What the exercise asks. Transcribe only part of the material below: the lines from the one containing "Reconstruct the object" through the one containing "wall = 0.0039", inclusive, exactly as written.

Entries provided.
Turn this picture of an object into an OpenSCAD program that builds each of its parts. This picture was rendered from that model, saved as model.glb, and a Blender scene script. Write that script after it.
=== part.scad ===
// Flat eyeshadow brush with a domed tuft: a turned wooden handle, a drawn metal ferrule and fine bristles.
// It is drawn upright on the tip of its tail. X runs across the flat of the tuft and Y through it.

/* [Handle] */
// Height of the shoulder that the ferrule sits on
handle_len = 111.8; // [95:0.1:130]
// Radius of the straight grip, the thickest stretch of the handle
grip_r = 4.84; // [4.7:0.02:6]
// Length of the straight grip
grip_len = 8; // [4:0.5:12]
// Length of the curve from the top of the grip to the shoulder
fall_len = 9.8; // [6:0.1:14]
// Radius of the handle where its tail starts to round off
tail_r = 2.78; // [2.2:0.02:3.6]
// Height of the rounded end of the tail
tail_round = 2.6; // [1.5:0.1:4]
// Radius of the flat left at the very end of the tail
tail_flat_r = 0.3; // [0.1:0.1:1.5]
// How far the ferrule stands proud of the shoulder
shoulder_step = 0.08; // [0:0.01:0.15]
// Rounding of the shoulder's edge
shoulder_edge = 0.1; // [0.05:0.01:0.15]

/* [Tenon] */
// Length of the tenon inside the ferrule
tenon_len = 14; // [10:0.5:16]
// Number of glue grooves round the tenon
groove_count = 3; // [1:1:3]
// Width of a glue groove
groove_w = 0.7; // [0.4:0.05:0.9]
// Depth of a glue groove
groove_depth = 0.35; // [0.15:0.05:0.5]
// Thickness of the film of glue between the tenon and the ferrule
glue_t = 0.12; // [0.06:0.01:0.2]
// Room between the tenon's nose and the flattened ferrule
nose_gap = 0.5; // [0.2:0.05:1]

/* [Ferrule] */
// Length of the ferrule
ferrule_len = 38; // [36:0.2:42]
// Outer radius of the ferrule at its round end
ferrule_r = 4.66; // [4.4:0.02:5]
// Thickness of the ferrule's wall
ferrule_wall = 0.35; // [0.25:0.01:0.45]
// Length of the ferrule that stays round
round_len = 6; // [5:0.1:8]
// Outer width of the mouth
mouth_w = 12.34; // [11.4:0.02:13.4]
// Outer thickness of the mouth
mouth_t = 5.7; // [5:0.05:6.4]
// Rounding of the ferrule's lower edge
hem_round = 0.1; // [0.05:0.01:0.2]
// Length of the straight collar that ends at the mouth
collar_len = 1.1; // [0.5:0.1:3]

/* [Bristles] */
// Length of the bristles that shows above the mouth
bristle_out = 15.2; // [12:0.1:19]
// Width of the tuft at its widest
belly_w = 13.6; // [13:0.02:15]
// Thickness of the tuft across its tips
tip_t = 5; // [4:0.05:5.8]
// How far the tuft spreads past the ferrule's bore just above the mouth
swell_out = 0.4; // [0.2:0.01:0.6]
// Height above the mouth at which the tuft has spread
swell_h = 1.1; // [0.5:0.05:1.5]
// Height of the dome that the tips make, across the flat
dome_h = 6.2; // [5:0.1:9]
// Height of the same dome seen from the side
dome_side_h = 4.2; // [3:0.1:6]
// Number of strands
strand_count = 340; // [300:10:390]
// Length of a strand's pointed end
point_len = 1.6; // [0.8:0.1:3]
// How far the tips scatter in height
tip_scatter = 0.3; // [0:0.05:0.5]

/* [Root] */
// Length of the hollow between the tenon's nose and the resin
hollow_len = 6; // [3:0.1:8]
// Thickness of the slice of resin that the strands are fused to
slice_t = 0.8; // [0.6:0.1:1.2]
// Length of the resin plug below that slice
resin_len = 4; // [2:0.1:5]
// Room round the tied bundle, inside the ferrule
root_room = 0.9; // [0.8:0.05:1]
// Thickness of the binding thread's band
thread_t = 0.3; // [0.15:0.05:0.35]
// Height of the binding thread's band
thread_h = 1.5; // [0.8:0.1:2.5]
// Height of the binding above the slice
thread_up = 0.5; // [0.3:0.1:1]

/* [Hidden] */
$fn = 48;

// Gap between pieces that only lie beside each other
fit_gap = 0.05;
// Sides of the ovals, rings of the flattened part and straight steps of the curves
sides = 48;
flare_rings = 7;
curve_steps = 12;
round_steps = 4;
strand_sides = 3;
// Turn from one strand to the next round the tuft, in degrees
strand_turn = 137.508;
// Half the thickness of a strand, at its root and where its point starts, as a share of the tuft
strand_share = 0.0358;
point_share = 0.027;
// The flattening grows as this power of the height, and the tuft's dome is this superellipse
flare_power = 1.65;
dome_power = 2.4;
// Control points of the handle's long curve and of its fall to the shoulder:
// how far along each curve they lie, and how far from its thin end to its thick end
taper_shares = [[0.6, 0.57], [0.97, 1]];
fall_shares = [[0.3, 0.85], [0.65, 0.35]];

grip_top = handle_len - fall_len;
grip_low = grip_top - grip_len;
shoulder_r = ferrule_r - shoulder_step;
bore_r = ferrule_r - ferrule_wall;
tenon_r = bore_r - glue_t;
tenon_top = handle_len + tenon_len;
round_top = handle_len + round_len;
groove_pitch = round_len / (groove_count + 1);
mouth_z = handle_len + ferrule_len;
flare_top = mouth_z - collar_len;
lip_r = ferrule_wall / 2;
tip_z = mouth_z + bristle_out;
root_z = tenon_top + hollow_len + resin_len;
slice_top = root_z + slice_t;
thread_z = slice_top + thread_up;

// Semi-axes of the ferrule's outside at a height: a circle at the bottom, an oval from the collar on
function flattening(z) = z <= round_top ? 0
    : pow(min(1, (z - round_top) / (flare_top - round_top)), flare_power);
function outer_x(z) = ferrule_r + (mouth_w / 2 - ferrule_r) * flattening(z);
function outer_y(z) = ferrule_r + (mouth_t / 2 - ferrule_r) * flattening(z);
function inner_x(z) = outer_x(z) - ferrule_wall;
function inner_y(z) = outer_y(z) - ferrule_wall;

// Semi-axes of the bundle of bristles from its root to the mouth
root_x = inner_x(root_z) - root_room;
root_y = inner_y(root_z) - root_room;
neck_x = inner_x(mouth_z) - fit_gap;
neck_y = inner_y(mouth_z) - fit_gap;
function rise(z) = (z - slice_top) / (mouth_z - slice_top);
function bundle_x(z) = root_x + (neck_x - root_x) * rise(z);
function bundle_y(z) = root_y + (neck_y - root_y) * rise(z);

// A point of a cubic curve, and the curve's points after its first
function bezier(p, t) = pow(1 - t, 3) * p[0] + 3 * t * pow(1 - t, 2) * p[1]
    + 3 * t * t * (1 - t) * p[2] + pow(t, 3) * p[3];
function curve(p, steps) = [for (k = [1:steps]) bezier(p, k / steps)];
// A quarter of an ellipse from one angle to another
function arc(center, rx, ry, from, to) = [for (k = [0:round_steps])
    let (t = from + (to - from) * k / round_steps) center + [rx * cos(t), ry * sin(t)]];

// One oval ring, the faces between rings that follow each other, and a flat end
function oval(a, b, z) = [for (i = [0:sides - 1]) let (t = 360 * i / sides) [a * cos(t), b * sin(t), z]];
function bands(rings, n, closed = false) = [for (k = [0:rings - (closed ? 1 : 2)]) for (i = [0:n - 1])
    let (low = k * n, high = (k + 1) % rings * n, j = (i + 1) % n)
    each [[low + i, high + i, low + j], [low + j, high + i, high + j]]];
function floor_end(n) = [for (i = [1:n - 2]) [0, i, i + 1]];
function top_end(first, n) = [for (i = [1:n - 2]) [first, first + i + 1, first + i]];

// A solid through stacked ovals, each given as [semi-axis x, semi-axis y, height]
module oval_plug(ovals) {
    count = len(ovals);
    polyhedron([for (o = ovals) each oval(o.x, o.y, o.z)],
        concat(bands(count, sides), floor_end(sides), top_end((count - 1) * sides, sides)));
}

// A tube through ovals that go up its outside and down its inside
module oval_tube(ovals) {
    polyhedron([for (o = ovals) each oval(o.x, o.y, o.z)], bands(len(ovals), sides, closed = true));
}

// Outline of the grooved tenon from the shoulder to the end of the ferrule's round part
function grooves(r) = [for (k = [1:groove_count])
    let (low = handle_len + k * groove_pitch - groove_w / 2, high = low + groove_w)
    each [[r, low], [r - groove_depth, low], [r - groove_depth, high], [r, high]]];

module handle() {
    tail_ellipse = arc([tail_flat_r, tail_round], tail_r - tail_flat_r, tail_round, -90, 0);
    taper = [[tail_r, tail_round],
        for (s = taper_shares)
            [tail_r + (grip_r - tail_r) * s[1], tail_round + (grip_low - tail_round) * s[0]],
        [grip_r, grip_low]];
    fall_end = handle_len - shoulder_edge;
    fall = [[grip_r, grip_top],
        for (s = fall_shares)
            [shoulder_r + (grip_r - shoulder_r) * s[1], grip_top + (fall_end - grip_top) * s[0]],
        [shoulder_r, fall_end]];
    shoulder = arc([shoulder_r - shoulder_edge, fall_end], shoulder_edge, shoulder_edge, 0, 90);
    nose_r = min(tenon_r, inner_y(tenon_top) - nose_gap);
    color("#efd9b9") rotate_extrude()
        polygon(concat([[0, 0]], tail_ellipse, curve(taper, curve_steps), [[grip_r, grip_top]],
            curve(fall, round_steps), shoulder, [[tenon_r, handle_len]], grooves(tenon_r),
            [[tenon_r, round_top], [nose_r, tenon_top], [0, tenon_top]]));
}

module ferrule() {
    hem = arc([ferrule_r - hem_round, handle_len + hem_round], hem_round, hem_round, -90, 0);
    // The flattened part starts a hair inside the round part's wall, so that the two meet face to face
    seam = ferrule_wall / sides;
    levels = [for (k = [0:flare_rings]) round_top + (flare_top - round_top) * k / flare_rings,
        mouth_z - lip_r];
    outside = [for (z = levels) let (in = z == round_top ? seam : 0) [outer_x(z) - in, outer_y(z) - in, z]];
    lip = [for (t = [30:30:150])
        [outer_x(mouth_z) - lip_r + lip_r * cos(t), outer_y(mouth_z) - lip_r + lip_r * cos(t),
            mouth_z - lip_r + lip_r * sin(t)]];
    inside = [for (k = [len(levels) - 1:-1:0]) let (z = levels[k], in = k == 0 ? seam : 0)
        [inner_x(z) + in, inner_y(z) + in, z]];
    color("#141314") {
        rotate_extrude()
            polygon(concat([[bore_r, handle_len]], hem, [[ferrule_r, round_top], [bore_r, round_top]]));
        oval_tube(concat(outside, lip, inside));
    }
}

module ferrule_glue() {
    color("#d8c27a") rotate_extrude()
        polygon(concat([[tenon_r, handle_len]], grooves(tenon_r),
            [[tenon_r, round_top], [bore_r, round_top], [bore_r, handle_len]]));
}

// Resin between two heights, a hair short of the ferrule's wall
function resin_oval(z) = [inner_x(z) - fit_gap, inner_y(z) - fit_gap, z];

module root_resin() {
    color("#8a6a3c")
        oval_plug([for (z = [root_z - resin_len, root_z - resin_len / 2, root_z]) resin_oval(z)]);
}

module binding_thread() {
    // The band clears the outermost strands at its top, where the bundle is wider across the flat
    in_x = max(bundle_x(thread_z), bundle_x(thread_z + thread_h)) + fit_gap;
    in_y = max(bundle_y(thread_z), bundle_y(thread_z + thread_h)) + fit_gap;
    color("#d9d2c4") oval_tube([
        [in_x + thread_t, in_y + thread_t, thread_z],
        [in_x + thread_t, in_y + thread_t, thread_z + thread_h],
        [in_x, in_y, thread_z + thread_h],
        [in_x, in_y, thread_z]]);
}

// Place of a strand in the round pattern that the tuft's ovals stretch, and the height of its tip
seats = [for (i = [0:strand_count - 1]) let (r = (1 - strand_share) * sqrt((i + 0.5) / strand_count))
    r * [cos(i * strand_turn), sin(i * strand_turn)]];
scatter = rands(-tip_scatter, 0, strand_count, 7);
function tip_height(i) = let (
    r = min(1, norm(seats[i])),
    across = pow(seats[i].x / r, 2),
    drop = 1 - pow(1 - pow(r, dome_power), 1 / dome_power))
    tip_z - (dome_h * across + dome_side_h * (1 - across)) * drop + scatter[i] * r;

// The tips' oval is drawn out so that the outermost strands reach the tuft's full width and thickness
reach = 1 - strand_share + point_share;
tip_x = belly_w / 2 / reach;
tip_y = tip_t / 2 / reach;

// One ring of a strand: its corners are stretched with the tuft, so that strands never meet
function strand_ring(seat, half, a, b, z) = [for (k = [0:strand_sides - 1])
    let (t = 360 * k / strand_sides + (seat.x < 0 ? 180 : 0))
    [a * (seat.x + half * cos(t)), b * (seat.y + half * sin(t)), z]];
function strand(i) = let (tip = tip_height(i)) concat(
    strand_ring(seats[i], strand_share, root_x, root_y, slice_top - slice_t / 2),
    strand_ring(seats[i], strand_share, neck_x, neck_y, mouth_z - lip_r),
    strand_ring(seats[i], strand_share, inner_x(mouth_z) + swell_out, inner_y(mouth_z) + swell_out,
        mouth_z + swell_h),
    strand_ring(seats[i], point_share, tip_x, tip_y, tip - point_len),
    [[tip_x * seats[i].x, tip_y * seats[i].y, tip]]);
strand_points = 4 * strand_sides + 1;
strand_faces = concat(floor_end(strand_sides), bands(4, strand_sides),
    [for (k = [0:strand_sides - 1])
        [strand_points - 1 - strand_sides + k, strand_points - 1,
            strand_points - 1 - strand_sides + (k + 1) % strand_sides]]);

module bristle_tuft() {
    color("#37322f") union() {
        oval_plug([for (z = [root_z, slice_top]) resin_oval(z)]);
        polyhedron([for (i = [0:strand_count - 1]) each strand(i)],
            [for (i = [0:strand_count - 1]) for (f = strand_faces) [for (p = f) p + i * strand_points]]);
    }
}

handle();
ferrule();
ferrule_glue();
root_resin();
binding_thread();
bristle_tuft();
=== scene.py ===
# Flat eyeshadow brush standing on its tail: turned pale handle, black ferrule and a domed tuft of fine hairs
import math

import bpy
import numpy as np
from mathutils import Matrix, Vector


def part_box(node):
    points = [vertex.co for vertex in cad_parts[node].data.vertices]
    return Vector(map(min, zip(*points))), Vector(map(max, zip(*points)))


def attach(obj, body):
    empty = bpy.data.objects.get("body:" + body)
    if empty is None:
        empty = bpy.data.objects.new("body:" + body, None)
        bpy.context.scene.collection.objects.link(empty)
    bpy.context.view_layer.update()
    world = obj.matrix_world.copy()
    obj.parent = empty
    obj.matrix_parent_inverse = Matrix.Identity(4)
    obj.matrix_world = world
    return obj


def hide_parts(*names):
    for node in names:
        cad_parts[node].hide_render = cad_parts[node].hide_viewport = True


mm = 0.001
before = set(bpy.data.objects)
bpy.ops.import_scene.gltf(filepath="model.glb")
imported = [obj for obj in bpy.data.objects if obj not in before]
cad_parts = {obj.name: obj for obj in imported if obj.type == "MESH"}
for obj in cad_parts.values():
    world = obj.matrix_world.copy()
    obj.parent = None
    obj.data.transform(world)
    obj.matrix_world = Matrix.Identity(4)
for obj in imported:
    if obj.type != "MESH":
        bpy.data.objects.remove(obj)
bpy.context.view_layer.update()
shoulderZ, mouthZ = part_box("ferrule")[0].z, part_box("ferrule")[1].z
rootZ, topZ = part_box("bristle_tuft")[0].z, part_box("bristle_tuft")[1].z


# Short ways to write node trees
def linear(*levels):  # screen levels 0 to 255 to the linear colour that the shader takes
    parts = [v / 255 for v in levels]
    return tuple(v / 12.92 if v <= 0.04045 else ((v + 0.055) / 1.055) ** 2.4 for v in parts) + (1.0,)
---
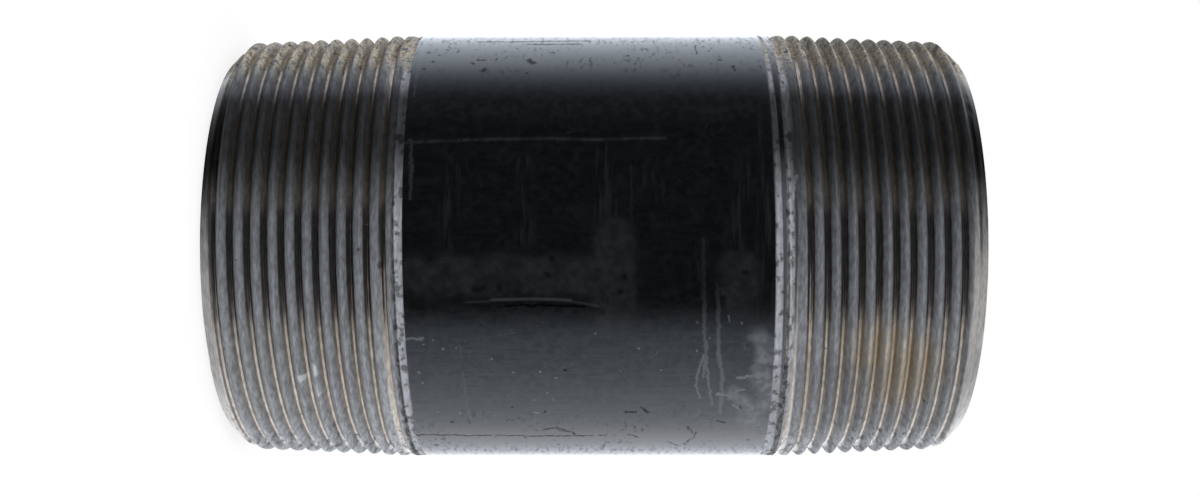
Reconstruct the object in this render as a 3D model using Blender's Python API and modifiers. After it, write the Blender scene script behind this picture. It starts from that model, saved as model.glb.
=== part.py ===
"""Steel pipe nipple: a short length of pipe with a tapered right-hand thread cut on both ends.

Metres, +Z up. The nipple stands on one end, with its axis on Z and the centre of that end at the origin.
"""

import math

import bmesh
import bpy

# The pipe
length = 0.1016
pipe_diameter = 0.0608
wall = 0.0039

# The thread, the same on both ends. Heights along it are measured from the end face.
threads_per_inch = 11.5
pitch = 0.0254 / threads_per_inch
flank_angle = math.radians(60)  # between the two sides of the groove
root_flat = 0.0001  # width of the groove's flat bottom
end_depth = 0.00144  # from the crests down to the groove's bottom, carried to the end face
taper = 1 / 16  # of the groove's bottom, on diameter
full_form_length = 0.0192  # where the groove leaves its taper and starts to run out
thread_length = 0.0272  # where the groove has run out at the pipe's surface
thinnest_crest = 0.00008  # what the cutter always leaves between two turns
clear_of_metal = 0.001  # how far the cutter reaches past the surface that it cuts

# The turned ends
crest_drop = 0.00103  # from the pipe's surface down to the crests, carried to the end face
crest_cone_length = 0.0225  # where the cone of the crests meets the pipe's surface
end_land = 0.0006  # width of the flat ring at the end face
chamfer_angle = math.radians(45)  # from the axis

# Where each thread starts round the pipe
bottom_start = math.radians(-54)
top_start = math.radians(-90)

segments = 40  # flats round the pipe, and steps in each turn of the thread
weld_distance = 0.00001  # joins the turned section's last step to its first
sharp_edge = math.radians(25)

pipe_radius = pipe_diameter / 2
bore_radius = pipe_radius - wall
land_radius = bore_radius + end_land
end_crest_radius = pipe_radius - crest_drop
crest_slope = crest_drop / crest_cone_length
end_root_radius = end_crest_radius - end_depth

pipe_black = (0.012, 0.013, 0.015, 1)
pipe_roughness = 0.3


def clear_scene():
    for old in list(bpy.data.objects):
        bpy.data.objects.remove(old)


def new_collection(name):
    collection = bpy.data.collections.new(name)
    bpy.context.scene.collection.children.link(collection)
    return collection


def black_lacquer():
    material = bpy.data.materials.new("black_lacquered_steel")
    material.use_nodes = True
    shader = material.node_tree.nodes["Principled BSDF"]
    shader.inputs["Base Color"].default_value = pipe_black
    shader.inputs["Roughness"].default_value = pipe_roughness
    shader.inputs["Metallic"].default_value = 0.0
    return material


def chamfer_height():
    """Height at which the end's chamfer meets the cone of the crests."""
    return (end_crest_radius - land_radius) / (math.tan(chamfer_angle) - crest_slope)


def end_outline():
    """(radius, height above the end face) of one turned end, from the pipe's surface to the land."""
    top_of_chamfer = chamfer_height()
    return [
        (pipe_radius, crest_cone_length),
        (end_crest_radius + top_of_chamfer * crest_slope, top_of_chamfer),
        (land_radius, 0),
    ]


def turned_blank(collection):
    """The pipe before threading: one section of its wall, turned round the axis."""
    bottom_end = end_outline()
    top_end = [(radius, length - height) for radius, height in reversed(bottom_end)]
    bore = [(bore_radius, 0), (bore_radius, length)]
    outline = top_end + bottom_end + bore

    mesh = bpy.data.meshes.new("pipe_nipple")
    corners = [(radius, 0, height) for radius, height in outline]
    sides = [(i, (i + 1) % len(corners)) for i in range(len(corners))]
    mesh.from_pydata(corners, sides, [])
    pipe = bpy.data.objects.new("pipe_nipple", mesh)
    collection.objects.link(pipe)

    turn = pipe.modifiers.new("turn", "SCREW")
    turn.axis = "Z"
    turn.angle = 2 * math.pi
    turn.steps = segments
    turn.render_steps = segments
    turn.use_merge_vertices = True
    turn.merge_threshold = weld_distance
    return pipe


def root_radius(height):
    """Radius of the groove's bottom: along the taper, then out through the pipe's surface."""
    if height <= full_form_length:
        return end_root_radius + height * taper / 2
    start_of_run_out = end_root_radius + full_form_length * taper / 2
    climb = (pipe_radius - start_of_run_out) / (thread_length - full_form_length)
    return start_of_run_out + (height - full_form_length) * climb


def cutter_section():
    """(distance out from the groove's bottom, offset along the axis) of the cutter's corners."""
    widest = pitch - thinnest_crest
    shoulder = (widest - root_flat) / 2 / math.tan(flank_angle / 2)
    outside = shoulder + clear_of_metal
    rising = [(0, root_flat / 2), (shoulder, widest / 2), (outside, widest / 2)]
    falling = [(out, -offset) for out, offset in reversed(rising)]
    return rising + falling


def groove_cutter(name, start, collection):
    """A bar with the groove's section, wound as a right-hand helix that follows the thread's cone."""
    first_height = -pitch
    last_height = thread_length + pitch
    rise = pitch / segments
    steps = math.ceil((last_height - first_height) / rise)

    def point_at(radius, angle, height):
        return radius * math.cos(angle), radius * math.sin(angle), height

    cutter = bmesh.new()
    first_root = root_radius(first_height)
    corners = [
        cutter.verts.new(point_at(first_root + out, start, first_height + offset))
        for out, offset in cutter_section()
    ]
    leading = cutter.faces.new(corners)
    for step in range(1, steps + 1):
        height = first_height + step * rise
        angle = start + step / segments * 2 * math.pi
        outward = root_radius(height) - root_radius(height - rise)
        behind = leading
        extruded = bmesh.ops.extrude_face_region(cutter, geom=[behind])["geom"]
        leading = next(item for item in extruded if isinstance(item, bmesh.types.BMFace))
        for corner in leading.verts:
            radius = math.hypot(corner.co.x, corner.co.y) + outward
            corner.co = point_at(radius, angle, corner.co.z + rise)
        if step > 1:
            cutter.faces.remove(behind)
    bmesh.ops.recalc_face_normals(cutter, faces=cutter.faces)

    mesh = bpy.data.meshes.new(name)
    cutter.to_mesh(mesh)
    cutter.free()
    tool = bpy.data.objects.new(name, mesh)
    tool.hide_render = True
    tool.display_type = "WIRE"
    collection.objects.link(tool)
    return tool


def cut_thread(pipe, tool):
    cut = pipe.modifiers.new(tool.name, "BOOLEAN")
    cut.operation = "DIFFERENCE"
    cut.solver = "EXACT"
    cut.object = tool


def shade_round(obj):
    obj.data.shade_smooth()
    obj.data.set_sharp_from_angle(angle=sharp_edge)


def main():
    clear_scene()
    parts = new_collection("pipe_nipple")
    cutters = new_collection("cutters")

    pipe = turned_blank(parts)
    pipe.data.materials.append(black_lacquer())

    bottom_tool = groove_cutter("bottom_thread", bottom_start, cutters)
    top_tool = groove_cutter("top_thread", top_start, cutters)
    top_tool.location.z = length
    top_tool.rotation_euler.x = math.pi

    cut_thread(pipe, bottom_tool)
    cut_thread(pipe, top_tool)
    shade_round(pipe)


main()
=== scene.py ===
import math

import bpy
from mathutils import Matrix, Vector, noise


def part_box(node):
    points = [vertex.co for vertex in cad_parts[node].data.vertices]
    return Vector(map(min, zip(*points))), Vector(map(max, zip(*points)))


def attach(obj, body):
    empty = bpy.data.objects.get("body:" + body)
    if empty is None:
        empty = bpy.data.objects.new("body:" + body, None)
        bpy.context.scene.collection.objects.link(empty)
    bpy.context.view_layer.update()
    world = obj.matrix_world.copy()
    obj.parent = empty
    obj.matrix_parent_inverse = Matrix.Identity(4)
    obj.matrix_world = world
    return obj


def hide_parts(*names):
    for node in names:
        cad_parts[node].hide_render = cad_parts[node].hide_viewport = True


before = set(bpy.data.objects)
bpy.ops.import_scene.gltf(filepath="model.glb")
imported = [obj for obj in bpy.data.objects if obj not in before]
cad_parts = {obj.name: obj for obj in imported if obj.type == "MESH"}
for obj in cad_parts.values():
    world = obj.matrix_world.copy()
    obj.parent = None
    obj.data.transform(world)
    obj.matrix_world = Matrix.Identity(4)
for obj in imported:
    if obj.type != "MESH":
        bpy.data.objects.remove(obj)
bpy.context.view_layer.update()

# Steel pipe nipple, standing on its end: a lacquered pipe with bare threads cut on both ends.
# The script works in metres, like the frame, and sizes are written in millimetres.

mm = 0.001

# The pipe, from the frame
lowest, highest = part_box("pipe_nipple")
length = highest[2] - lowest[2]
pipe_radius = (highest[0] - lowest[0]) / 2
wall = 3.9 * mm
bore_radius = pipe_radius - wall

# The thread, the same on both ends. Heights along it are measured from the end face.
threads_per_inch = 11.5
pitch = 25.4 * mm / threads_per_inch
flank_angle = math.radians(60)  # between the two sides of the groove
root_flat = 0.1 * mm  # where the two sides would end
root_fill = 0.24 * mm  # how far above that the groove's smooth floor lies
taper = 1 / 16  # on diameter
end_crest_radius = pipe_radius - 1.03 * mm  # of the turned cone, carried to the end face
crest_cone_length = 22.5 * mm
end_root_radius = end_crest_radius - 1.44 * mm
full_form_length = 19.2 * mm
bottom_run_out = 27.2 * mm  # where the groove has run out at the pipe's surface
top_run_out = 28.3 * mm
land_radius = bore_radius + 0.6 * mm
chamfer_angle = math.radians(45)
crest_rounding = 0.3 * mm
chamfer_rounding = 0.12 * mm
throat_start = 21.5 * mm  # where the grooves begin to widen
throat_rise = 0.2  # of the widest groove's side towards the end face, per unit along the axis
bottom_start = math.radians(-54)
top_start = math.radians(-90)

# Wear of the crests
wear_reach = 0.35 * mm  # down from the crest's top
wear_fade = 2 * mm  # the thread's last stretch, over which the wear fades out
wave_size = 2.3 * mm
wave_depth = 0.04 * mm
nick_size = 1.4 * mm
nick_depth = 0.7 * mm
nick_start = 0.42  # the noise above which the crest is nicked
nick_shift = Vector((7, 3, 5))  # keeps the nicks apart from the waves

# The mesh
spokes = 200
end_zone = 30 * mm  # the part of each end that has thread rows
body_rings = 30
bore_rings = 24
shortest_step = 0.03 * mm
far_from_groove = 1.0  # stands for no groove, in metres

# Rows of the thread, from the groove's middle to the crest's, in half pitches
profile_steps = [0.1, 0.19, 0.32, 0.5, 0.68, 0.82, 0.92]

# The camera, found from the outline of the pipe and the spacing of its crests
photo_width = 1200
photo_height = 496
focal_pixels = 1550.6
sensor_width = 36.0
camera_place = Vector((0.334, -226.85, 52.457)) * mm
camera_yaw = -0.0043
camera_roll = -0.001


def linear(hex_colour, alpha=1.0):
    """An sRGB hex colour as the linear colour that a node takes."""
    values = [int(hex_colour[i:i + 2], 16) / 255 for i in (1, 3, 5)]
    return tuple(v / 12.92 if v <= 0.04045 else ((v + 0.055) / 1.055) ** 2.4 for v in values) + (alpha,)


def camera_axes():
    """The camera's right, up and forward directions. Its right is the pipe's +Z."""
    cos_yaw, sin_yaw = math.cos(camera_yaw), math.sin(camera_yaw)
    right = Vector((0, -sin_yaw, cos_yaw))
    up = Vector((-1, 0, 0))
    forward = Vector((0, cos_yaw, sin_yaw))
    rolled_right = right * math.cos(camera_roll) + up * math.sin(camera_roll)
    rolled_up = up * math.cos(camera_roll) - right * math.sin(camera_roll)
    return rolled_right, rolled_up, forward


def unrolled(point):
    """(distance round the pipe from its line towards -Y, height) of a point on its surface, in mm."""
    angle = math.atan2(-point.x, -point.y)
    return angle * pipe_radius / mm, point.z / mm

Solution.
Reconstruct the object in this render as a 3D model using Blender's Python API and modifiers. After it, write the Blender scene script behind this picture. It starts from that model, saved as model.glb.
=== part.py ===
"""Steel pipe nipple: a short length of pipe with a tapered right-hand thread cut on both ends.

Metres, +Z up. The nipple stands on one end, with its axis on Z and the centre of that end at the origin.
"""

import math

import bmesh
import bpy

# The pipe
length = 0.1016
pipe_diameter = 0.0608
wall = 0.0039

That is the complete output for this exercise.